Hokuto Yoshino (吉野北人; Yoshino Hokuto, born March 6, 1997) is a Japanese singer, performer and actor. He is a member of J-Pop group The Rampage from Exile Tribe.

Yoshino is represented with LDH.

Early life 
Hokuto Yoshino was born on March 6, 1997, in Miyazaki Prefecture, Japan. He has been playing basketball since third grade. When he was in elementary school, his basketball coach told him that he should join the entertainment industry which sparked his first interest in that sector. In junior high school, he won the Miyazaki Basketball Tournament (a prefectural championship) and the best player award. At that time, he also got to know Exile through researching them after a classmate mentioned his resemblance to Exile's Takahiro. This led him to aspire to become a full-fledged singer from high school on. The first time he sang in front of an audience was at a cultural festival of his high school where he performed the song "I love you" by Yutaka Ozaki. Afterwards, Yoshino started to take simple singing lessons and participate in karaoke competitions in his hometown. Ultimately, he also tried out for various auditions.

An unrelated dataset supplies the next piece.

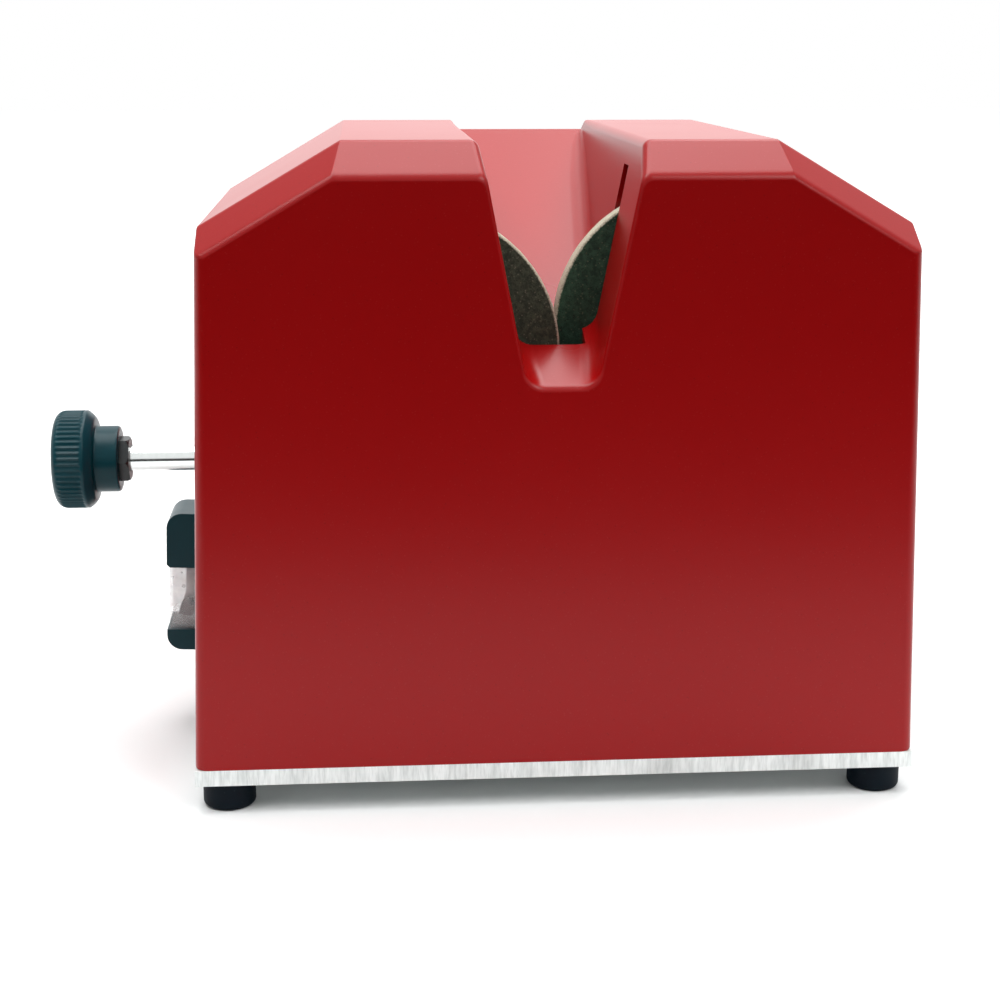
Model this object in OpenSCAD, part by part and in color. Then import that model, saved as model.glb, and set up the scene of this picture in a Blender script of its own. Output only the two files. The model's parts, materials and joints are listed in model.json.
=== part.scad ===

His classmates in high school included Kanta Sato and fellow The Rampage member Shogo Iwaya.

Career 
Since he liked Exile, Yoshino decided to participate in the VOCAL BATTLE AUDITION 4 - For Young People with Dreams at the age of 17. During the training camp of the audition he struggled with learning to dance since he had no prior experience but was assisted by Ryuta Hidaka (now member of Ballistik Boyz). At last, Yoshino passed the audition as one of three winners out of 30 thousand contestants alongside Kazuma Kawamura and Riku Aoyama and became a vocal candidate for THE RAMPAGE in April 2014. He was selected as an official member of the group after completing their musha shugyo.

In January 2017, The Rampage from Exile Tribe made their debut with the single "Lightning".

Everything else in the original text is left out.